Un autre jour, quelqu'un m'a mis la main aux fesses alors que je me promenais dans la salle commune. Je me suis retournée pour faire face à un groupe de garçons hilares, lesquels ont tous levé les mains en l'air pour prouver leur innocence. Je me suis mise à rire, gênée, avec le reste de la salle. Aucun professeur n'était présent. C'est une scène que je me repasse souvent dans la tête – il m'arrive de m'imaginer en train de gifler l'un des garçons, ou de tout raconter à un professeur. Je n'ai rien fait de tout ça.

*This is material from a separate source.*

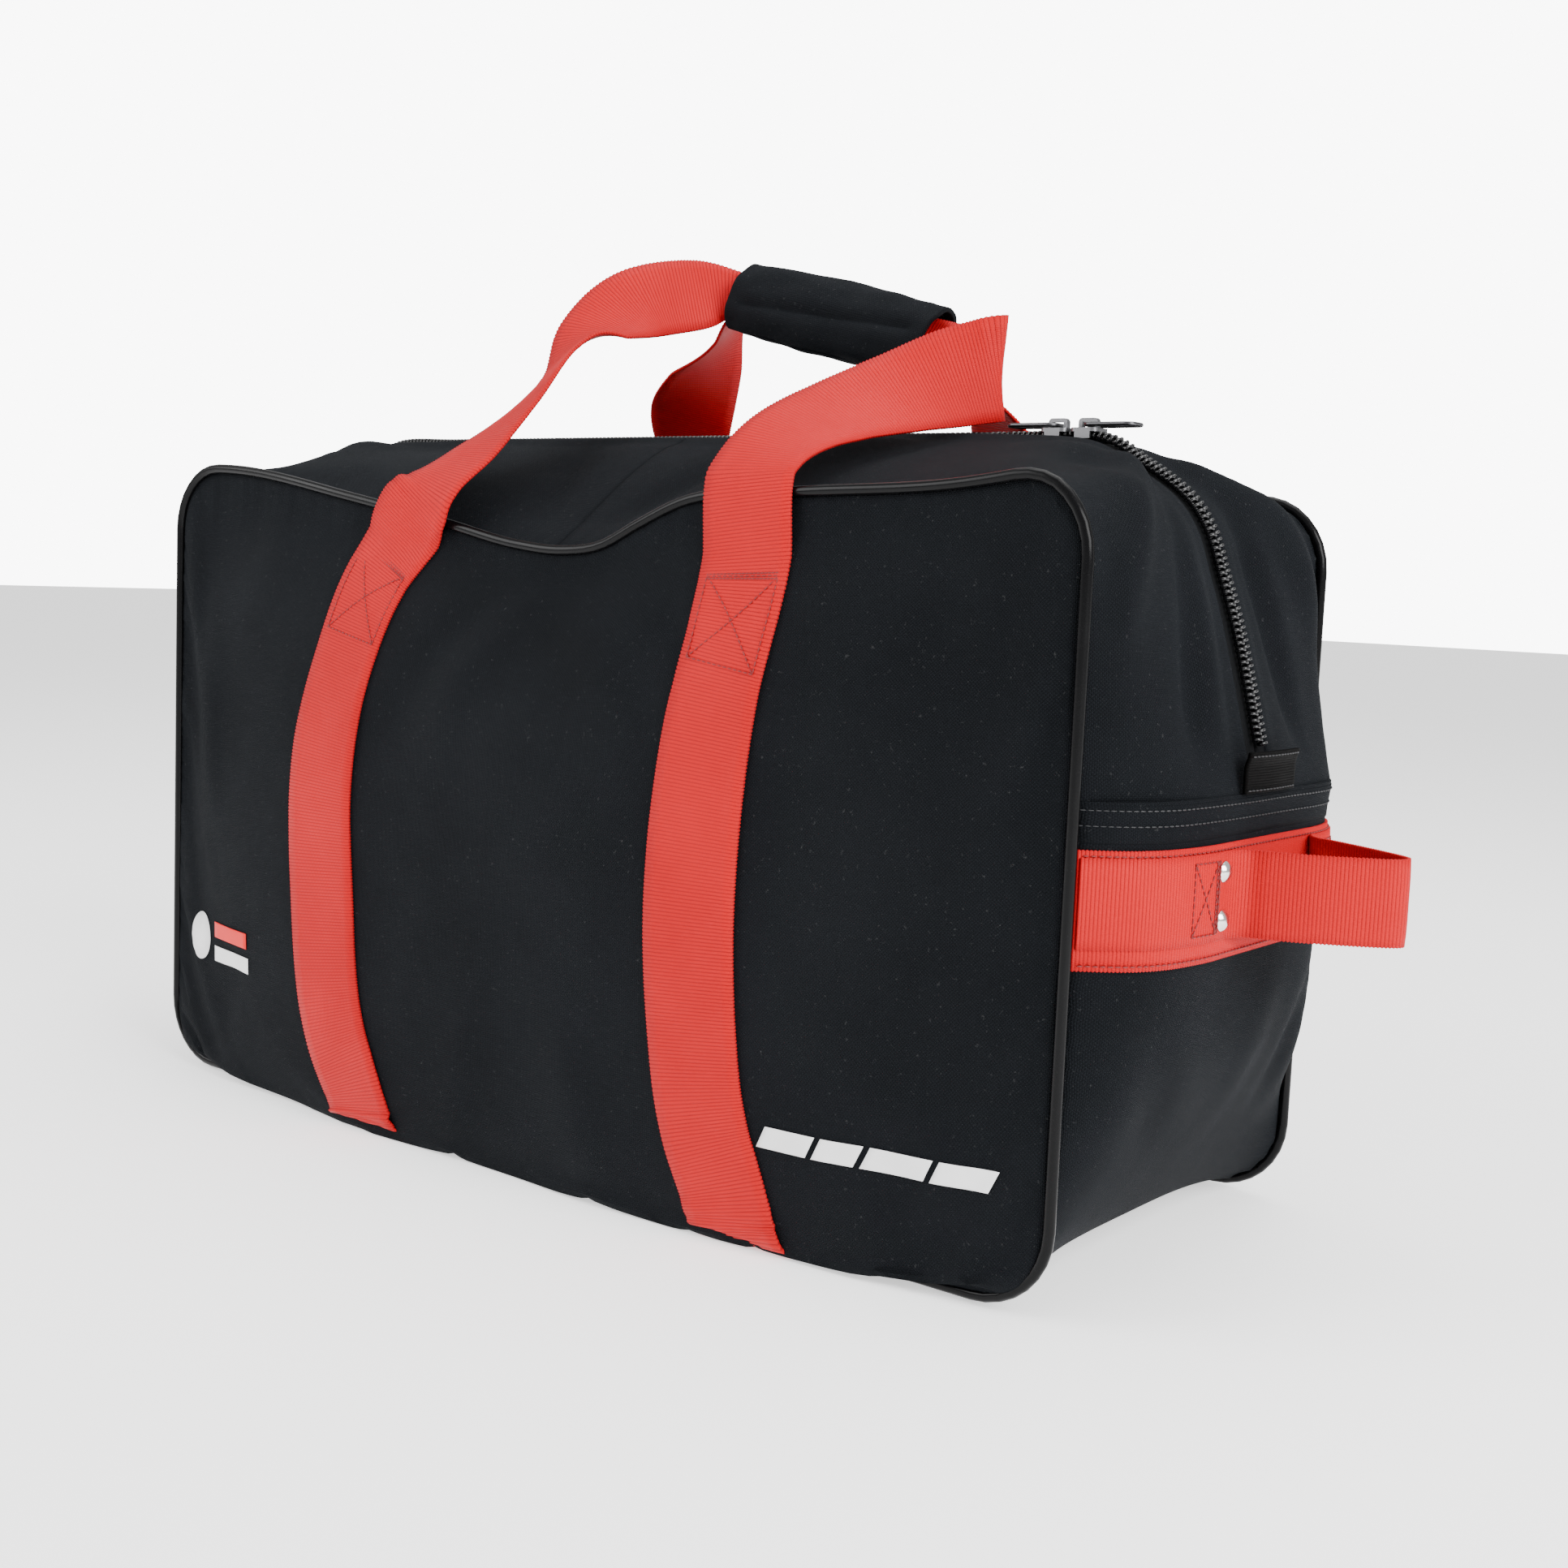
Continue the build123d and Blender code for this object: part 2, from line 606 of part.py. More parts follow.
os.makedirs("parts", exist_ok=True)
front_leaf, front_closure = grip_parts(1)
back_leaf, back_closure = grip_parts(-1)
top_end = front_top_right_end()
tape_end, coil_end = zip_tape_end(), zip_coil_end()
right_slider_x = left_slider_x + slider_pitch
pieces = {
    "front_panel": front_panel(),
    "back_panel": other_side(front_panel()),
    "lower_gusset": lower_gusset(),
    "base_board": base_board(),
    "front_piping": front_piping(),
    "back_piping": other_side(front_piping()),
    "front_seam_binding": front_binding(),
    "back_seam_binding": other_side(front_binding()),
    "front_top_right_end": top_end,
    "front_top_left_end": other_end(top_end),
    "back_top_right_end": other_side(top_end),
    "back_top_left_end": other_side(other_end(top_end)),
    "front_top_gusset": front_top_gusset(),
    "back_top_gusset": other_side(front_top_gusset()),
    "front_zip_tape": front_zip_tape(),
    "back_zip_tape": other_side(front_zip_tape()),
    "front_zip_coil": front_zip_coil(),
    "back_zip_coil": other_side(front_zip_coil()),
    "right_zip_tape_end": tape_end,
    "left_zip_tape_end": [other_end(piece) for piece in tape_end],
    "right_zip_coil_end": coil_end,
    "left_zip_coil_end": [other_end(piece) for piece in coil_end],
    "right_zip_tab": zip_tab(),
    "left_zip_tab": other_end(zip_tab()),
    "left_zip_slider": zip_slider(left_slider_x),
    "right_zip_slider": zip_slider(right_slider_x),
    "left_zip_pull": zip_pull(left_slider_x, -1),
    "right_zip_pull": zip_pull(right_slider_x, 1),
    "left_body_strap": body_strap(-strap_x, front_left_x, back_left_x),
    "right_body_strap": body_strap(strap_x, right_x, right_x),
    "front_handle_web": front_handle_web(),
    "back_handle_web": back_handle_web(),
    "front_grip_leaf": front_leaf,
    "back_grip_leaf": back_leaf,
    "grip_hook_strip": front_closure,
    "grip_loop_strip": back_closure,
    "right_base_web": base_web(),
    "left_base_web": other_end(base_web()),
    "right_grab_feet": grab_feet(),
    "left_grab_feet": [other_end(foot) for foot in grab_feet()],
    "right_grab_loop": grab_loop(),
    "left_grab_loop": other_end(grab_loop()),
    "right_rivets": rivets(),
    "left_rivets": [other_end(rivet) for rivet in rivets()],
    "right_burrs": burrs(),
    "left_burrs": [other_end(burr) for burr in burrs()],
}
for name, shape in pieces.items():
    write(name, shape)
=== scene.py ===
import math
import bmesh
import bpy
import numpy as np
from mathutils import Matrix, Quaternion, Vector, noise
from mathutils.bvhtree import BVHTree


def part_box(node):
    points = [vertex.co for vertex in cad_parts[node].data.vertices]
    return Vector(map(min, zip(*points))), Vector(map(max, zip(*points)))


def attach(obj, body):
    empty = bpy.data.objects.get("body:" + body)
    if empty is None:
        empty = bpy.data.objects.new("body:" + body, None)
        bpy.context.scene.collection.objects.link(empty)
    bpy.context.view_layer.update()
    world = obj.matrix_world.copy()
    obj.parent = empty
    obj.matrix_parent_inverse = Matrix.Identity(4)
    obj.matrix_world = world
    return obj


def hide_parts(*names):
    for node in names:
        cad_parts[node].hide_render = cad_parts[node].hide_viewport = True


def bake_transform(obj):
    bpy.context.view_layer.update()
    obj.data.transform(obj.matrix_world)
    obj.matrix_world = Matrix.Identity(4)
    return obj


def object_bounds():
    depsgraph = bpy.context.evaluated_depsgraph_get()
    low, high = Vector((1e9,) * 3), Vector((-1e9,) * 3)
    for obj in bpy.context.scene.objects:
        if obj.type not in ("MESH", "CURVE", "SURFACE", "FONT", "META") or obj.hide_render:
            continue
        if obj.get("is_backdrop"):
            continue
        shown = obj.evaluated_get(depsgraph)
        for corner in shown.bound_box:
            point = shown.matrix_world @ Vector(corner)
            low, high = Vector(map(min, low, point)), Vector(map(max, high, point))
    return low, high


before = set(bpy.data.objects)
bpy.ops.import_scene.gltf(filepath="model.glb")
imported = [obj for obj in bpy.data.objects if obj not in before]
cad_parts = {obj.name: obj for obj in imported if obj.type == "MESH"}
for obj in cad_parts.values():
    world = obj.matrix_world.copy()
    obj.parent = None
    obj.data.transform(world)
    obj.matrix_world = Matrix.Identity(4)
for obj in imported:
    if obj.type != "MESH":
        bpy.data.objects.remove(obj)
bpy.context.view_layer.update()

# Studio: a pale floor, a white surround and three large soft lamps. The camera stands in front of
# the bag's right-hand corner, a little above the lap seam, and is held slightly out of level.
scene = bpy.context.scene
azimuth, elevation, roll = (math.radians(angle) for angle in (37.89, 6.16, 2.38))
away = Vector((math.sin(azimuth) * math.cos(elevation), -math.cos(azimuth) * math.cos(elevation),
               math.sin(elevation)))
camera_data = bpy.data.cameras.new("camera")
camera_data.lens = 44.86
camera = bpy.data.objects.new("camera", camera_data)
scene.collection.objects.link(camera)
camera.location = (0.6921, -0.8078, 0.3071)
camera.rotation_mode = "QUATERNION"
camera.rotation_quaternion = (-away).to_track_quat("-Z", "Y") @ Quaternion((0, 0, 1), roll)
scene.camera = camera

world = bpy.data.worlds.new("studio")
world.use_nodes = True
surround = world.node_tree.nodes["Background"]
surround.inputs["Color"].default_value = (1.0, 1.0, 1.0, 1.0)
backdrop = world.node_tree.nodes.new("ShaderNodeBackground")
backdrop.inputs["Color"].default_value = (1.0, 1.0, 1.0, 1.0)
surround.inputs["Strength"].default_value = 0.75
backdrop.inputs["Strength"].default_value = 9.0
seen = world.node_tree.nodes.new("ShaderNodeLightPath")
choice = world.node_tree.nodes.new("ShaderNodeMixShader")
world.node_tree.links.new(seen.outputs["Is Camera Ray"], choice.inputs[0])
world.node_tree.links.new(surround.outputs[0], choice.inputs[1])
world.node_tree.links.new(backdrop.outputs[0], choice.inputs[2])
world.node_tree.links.new(choice.outputs[0], world.node_tree.nodes["World Output"].inputs["Surface"])
scene.world = world

for name, place, size, power in (
    ("lamp_left", (-1.5, -1.7, 1.5), 1.6, 55.0),
    ("lamp_right", (2.1, -0.5, 1.3), 1.4, 85.0),
    ("lamp_above", (0.2, 0.3, 2.2), 1.8, 40.0),
):
    lamp_data = bpy.data.lights.new(name, "AREA")
    lamp_data.size = size
    lamp_data.energy = power
    lamp = bpy.data.objects.new(name, lamp_data)
    scene.collection.objects.link(lamp)
    lamp.location = place
    lamp.rotation_mode = "QUATERNION"
    lamp.rotation_quaternion = (Vector((0.0, 0.0, 0.18)) - Vector(place)).to_track_quat("-Z", "Y")


def add_object(name, bm, material, smooth=True):
    """The bmesh as a named object with its material."""
    mesh = bpy.data.meshes.new(name)
    for face in bm.faces:
        face.smooth = smooth
    bm.to_mesh(mesh)
    bm.free()
    mesh.materials.append(material)
    made = bpy.data.objects.new(name, mesh)
    scene.collection.objects.link(made)
    return made


def new_material(name, colour, roughness):
    material = bpy.data.materials.new(name)
    material.use_nodes = True
    shader = material.node_tree.nodes["Principled BSDF"]
    shader.inputs["Base Color"].default_value = (*colour, 1.0)
    shader.inputs["Roughness"].default_value = roughness
    return material, material.node_tree, shader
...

Au final, j'ai passé deux ans dans cette école. Je me suis fait des amis incroyables et j'ai eu des professeurs remarquables, mais il m'a fallu pas mal de temps pour réaliser l'impact que cette période avait eu sur moi. Je n'arrête pas de repenser à ces filles condamnées pour leur activité sexuelle : au cours de notre premier semestre, quelqu'un a jeté une pièce de deux centimes à une fille parce qu'elle avait fait une fellation à un autre élève. Plusieurs années après ma sortie de l'école, j'ai lutté pour accorder ma confiance aux hommes. Je crois que je me disais encore que ma vie sexuelle aurait fait l'objet d'une discussion enflammée dans la salle commune le lendemain, et que mon partenaire sexuel finirait par se moquer de ma performance auprès de ses amis.

Je suis retournée dans cette école l'année dernière, et j'étais surprise de voir à quel point elle avait changé. Elle est devenue complètement mixte, et les filles semblent autant faire partie du paysage que les garçons. Une étudiante m'a fait savoir que les premières filles à avoir intégré l'école étaient considérées comme des « pionnières ».

Je ne pensais pas pouvoir être qualifiée de pionnière un jour, mais je crois que ça m'a permis d'oublier l'amertume que j'avais ressentie jusqu'alors. J'ai quitté l'école à l'âge de 18 ans – j'en ai 24 aujourd'hui. Si cette jeune fille de 17 ans se sent à sa place dans un endroit que j'ai toujours détesté, et que c'est en partie grâce à moi, tant mieux – tout ça en valait complètement la peine.